Olhar o futuro pode ser também entendido como mote para o segundo filme da noite. “La Tierra de L Passado”, com realização, argumento e montagem de Rui Falcão, dá-nos a ver uma terra encostada a uma esquina do nosso País e que tem na sua língua a sua maior riqueza. Falo de Miranda do Douro, no extremo nordeste de Portugal, um território envelhecido e votado ao isolamento, que trava uma luta desigual na tentativa de preservar esta que é, desde 1999, a segunda língua oficial portuguesa. Enquanto objecto artístico, “La Tierra de L Passado” assume-se como sendo uma ficção, mas o carácter documental toca o filme de forma indelével, contaminando-o no mau sentido. Não poucas passagens têm o sabor da reportagem, o que não será o melhor dos seus salvo-condutos. Há, todavia, esse lado emocional que adquire aqui um cunho de tributo, um gesto de amor que abraça língua e território como ser uno e indivisível que é, e neste aspecto o sentido de oportunidade do filme não poderia ser maior. Chamar a atenção para uma “espécie ameaçada” é um dever que cumpre a todos e esse será, porventura, o grande mérito de Rui Falcão e do seu “La Tierra de L Passado”.
Antes de abandonar a sala, o público teve a oportunidade de ver um dos mais extraordinários filmes que passaram até hoje pelo Shortcutz Ovar.

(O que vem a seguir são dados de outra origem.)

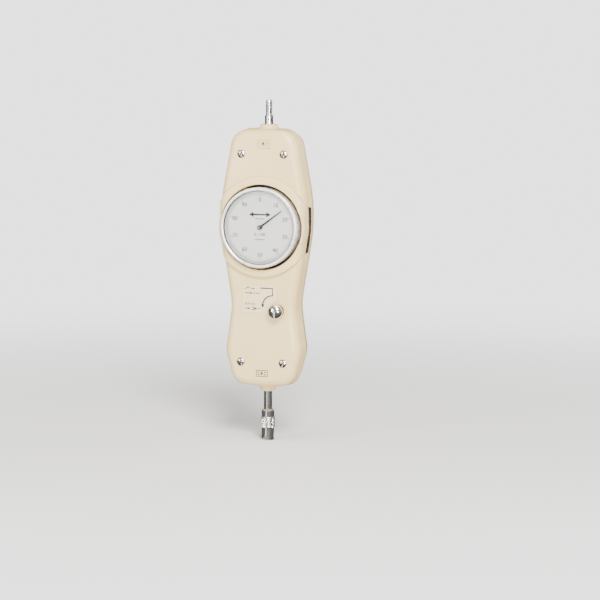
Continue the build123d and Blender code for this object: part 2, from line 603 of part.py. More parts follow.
def hairspring():
    """A flat spiral round the centre arbor, pinned at its outer end."""
    steps = HAIR_TURNS * HAIR_STEPS
    line = [(HAIR_INNER + (HAIR_OUTER - HAIR_INNER) * step / steps, 2 * pi * step / HAIR_STEPS)
            for step in range(steps + 1)]
    edge_in = [(r * cos(a), r * sin(a)) for r, a in line]
    edge_out = [((r + HAIR_STRIP) * cos(a), (r + HAIR_STRIP) * sin(a)) for r, a in reversed(line)]
    spiral = prism(make_face(Polyline(*(edge_in + edge_out), close=True)), HAIR_FRONT, HAIR_BACK)
    return spiral + drum(HAIR_PIN_R, HAIR_FRONT, REAR_PLATE_FRONT, HAIR_OUTER + HAIR_STRIP / 2)


def friction_spring():
    """Flat ring with three raised fingers that hold the dial where it is turned."""
    spring = ring(FRICTION_R, FRICTION_INNER_R, FRICTION_FRONT, FRONT_PLATE_FRONT)
    for finger in range(FINGERS):
        turn = Rot(0, 0, FINGER_TURN + 360 / FINGERS * finger)
        leaf = turn * Pos(FINGER_X, 0) * Rectangle(FINGER_W, FINGER_H)
        spring += prism(leaf, FINGER_FRONT, FRICTION_FRONT)
    return spring


def pointer_shape():
    """A tapering pointer with a ring round the arbor, turned to its rest angle."""
    right = [(POINTER_ROOT, 0), (POINTER_TIP, POINTER_LENGTH)]
    left = [(-x, y) for x, y in reversed(right)]
    blade = make_face(Polyline(*(right + left), close=True))
    sketch = Rot(0, 0, -POINTER_ANGLE) * (blade + Circle(POINTER_RING_R)) - Circle(ARBOR_R + SKIN / 2)
    return prism(sketch, POINTER_FRONT, POINTER_BACK)


def pointer_cap():
    bore, roof = ARBOR_R + SKIN / 2, POINTER_FRONT - EDGE - RUNNING
    return turned([(0, CAP_FRONT), (CAP_FACE_R, CAP_FRONT), (CAP_R, CAP_FRONT + CAP_EDGE),
                   (CAP_R, POINTER_FRONT), (bore, POINTER_FRONT), (bore, roof), (0, roof)])


# ---- dial ----

def dial_carrier():
    """Cup that holds the dial: a hub, a web and a skirt that reaches back to the thumb ring."""
    bore, web = HUB_R + RUNNING, DIAL_BACK + CARRIER_WEB
    return turned([(bore, DIAL_BACK), (SKIRT_R, DIAL_BACK), (SKIRT_R, THUMB_BACK),
                   (SKIRT_INNER_R, THUMB_BACK), (SKIRT_INNER_R, web), (CARRIER_HUB_R, web),
                   (CARRIER_HUB_R, CARRIER_HUB_BACK), (bore, CARRIER_HUB_BACK)])


def thumb_ring():
    """Ribbed ring pressed on the skirt, turned by thumb through the side windows."""
    corners = []
    for corner in range(2 * THUMB_RIBS):
        radius = THUMB_R - RIB_DEPTH * (corner % 2)
        angle = pi * corner / THUMB_RIBS
        corners.append((radius * cos(angle), radius * sin(angle)))
    sketch = make_face(Polyline(*corners, close=True)) - Circle(SKIRT_R + SKIN / 2)
    return prism(sketch, THUMB_FRONT, THUMB_BACK)


def dial_plate():
    return ring(DIAL_R, DIAL_BORE_R, DIAL_FRONT, DIAL_BACK)


def lens_seat():
    """Sloping ring between the dial and the lens."""
    return turned([(SEAT_INNER_R, DIAL_FRONT), (LENS_R, DIAL_FRONT), (LENS_R, LENS_BACK),
                   (SEAT_FRONT_R, LENS_BACK), (SEAT_FRONT_R - SEAT_LIP, LENS_BACK + SEAT_LIP)])


def lens():
    return drum(LENS_R, LENS_FRONT, LENS_BACK)


def bezel_ring():
    """Thin rolled ring over the lens, pressed on the carrier."""
    bore, seat, edge = SKIRT_R + SKIN / 2, LENS_R + SKIN / 2, BEZEL_ROLL / 3
    return turned([(bore, BEZEL_BACK), (BEZEL_R - edge, BEZEL_BACK), (BEZEL_R, BEZEL_BACK - edge),
                   (BEZEL_R, BEZEL_FRONT + BEZEL_ROLL), (BEZEL_R - edge, BEZEL_FRONT + edge),
                   (BEZEL_R - BEZEL_ROLL, BEZEL_FRONT), (BEZEL_INNER_R + BEZEL_ROLL, BEZEL_FRONT),
                   (BEZEL_INNER_R, LENS_FRONT - RUNNING), (seat, LENS_FRONT), (seat, DIAL_BACK),
                   (bore, DIAL_BACK)])


# ---- mode button and brake ----

def button_bushing():
    bore = STEM_R + RUNNING
    return turned([(bore, 0), (BUTTON_FLANGE_R, 0), (BUTTON_FLANGE_R, BUTTON_FLANGE_H),
                   (BUTTON_BORE_R, BUTTON_FLANGE_H), (BUTTON_BORE_R, BUTTON_BOSS_BACK),
                   (bore, BUTTON_BOSS_BACK)], BUTTON_X, BUTTON_Z)


def button_cap():
    """Domed cap with a hollow skirt over its spring."""
    rise = BUTTON_FRONT - BUTTON_BEND
    angles = [pi / 2 * step / DOME_STEPS for step in reversed(range(DOME_STEPS))]
    dome = [(BUTTON_R * cos(a), BUTTON_BEND + rise * sin(a)) for a in angles]
    rim = [(BUTTON_R, BUTTON_RIM - EDGE), (BUTTON_R - EDGE, BUTTON_RIM), (BUTTON_HOLLOW_R, BUTTON_RIM)]
    bore = STEM_R + SKIN / 2
    hollow = [(BUTTON_HOLLOW_R, BUTTON_ROOF), (bore, BUTTON_ROOF), (bore, BUTTON_SOCKET), (0, BUTTON_SOCKET)]
    return turned([(0, BUTTON_FRONT)] + dome + rim + hollow, BUTTON_X, BUTTON_Z)


def button_stem():
    """Stem with a neck for its collar and a tapered end that meets the lever."""
    return turned([(0, BUTTON_SOCKET), (STEM_R, BUTTON_SOCKET), (STEM_R, NECK_FRONT),
                   (GROOVE_NECK_R, NECK_FRONT), (GROOVE_NECK_R, NECK_BACK), (STEM_R, NECK_BACK),
                   (STEM_R, STEM_BACK - STEM_TIP), (STEM_TIP_R, STEM_BACK), (0, STEM_BACK)],
                  BUTTON_X, BUTTON_Z)


def button_collar():
    """Washer in the stem's neck: it slides with the stem, which turns in it."""
    front, back = NECK_FRONT + RUNNING, NECK_BACK - RUNNING
    return ring(WASHER_R, GROOVE_NECK_R + RUNNING, front, back, BUTTON_X, BUTTON_Z)


def button_spring():
    """Between the cap and the bushing, round the stem."""
    count = RETURN_COILS * RETURN_STEPS
    points = []
    for step in range(count + 1):
        angle = 2 * pi * step / RETURN_STEPS
        depth = RETURN_FRONT + (RETURN_BACK - RETURN_FRONT) * step / count
        points.append((BUTTON_X + RETURN_R * cos(angle), y_at(depth), BUTTON_Z + RETURN_R * sin(angle)))
    return wound(RETURN_WIRE_R, WIRE_SIDES, points)


def brake_lever():
    """Long lever hung on a pin at its top; the stem pushes its lower end back."""
    foot_low, foot_high = BUTTON_Z - LEVER_FOOT, BUTTON_Z + LEVER_FOOT
    lever = block(LEVER_X - LEVER_HALF, LEVER_X + LEVER_HALF, LEVER_FRONT, LEVER_BACK, foot_low, LEVER_Z)
    lever += block(LEVER_X - LEVER_HALF, BUTTON_X + LEVER_TOE, LEVER_FRONT, LEVER_BACK, foot_low, foot_high)
    lever += cross_rod(LEVER_HUB_R, LEVER_HUB_LENGTH, LEVER_X, LEVER_DEPTH, LEVER_Z)
    lever += block(ARM_X_LOW, LEVER_X, LEVER_FRONT, LEVER_BACK, ARM_Z_LOW, ARM_Z_HIGH)
    lever += block(ARM_X_LOW, ARM_X_HIGH, ARM_TIP_FRONT, LEVER_FRONT, ARM_TIP_LOW, ARM_Z_HIGH)
    return lever - cross_rod(PIN_R + RUNNING, PIN_LENGTH, LEVER_X, LEVER_DEPTH, LEVER_Z)


def brake_shoe():
    """Felt pad behind the brake disc."""
    return block(ARM_X_LOW, ARM_X_HIGH, SHOE_FRONT, ARM_TIP_FRONT, SHOE_LOW, ARM_Z_HIGH)


def lever_pin():
    return cross_rod(PIN_R, PIN_LENGTH, LEVER_X, LEVER_DEPTH, LEVER_Z)


def brake_disc():
    return ring(DISC_R, COLLET_R + SKIN, DISC_FRONT, DISC_BACK)


NODES = {
    "front_shell": front_shell, "rear_shell": rear_shell, "cover_screws": cover_screws,
    "legend_plate": legend_plate, "upper_bushing": lambda: bushing(BOSS_TOP, -1),
    "lower_bushing": lambda: bushing(BOSS_BOTTOM, 1), "stop_bracket": stop_bracket,
    "stop_screws": stop_screws, "rear_plate": rear_plate, "front_plate": front_plate,
    "plate_pillars": plate_pillars, "plate_screws": plate_screws, "hub_bushing": hub_bushing,
    "hairspring": hairspring, "friction_spring": friction_spring, "button_bushing": button_bushing,
    "lever_pin": lever_pin, "main_shaft": main_shaft, "notch_head": notch_head,
    "spring_collar": spring_collar, "main_spring": main_spring, "rack_bracket": rack_bracket,
    "rack": rack, "clamp_screw": clamp_screw, "train_arbor": train_arbor, "train_wheel": train_wheel,
    "rack_pinion": rack_pinion, "centre_arbor": centre_arbor, "centre_pinion": centre_pinion,
    "brake_disc": brake_disc, "pointer": pointer_shape, "pointer_cap": pointer_cap,
    "dial_carrier": dial_carrier, "thumb_ring": thumb_ring, "dial_plate": dial_plate,
    "lens_seat": lens_seat, "lens": lens, "bezel_ring": bezel_ring, "button_cap": button_cap,
    "button_stem": button_stem, "button_spring": button_spring, "button_collar": button_collar,
    "brake_lever": brake_lever, "brake_shoe": brake_shoe,
}

os.makedirs("parts", exist_ok=True)
for name, make in NODES.items():
    export_step(make(), f"parts/{name}.step")
    print("wrote", name)
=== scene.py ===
from math import cos, pi, radians, sin, tan

import bmesh
import bpy
from mathutils import Matrix, Vector


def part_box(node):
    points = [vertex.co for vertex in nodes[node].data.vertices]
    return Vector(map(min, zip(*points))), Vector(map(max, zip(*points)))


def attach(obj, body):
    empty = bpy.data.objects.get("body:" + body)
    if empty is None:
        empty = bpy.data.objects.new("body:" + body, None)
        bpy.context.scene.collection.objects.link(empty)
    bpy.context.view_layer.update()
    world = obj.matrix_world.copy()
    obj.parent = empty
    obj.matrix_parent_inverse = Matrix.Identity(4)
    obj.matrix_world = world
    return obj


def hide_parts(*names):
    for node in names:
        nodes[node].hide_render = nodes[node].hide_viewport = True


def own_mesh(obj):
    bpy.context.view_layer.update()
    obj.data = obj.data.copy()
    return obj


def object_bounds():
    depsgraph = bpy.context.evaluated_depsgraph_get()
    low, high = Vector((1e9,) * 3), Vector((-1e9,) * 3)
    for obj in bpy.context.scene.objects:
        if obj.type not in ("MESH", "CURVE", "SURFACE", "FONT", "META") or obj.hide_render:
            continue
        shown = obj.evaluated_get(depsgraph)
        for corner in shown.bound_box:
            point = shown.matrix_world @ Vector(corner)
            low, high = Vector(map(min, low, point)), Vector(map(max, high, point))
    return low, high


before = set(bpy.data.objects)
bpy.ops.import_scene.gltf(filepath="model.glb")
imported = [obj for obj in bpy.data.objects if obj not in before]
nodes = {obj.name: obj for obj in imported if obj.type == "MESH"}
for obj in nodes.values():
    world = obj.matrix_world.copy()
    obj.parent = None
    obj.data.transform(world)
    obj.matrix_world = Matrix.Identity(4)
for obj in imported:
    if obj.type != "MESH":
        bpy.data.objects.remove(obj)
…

Falo de “Noite Perpétua” de Pedro Peralta, ficção que convida o espectador a viajar até Castuera, na estremenha província de Badajoz, fazendo-o mergulhar numa Guerra Civil Espanhola quase a chegar ao fim mas cuja memória permanece bem viva no coração de muitos sob a forma de um profundo ressentimento. É lá que encontraremos uma mulher que, encurralada por dois guardas falangistas, se entrega num doloroso mas muito digno acto de despedida, na certeza de que não voltará a ver aqueles que lhe são queridos. Extraordinariamente sóbrio, o filme faz uma gestão rigorosa do tempo e do espaço, em planos-sequência de cortar a respiração. A fotografia de João Ribeiro é preciosa, acentuando a tensão e mergulhando o filme numa atmosfera de angústia e dor. Quando a mulher - a actriz Paz Couso, extraordinária de contenção e nobreza - sai para a noite, escutamos o ladrar dos cães a rasgar o silêncio e sentimos as gargantas apertarem-se. Inquietante e envolvente, de um realismo profundo e trágico, “Noite Perpétua” é um manifesto contra o apagamento da memória e uma simples mas muito bela homenagem àqueles que morreram pela liberdade e são hoje um verdadeiro farol nas nossas vidas.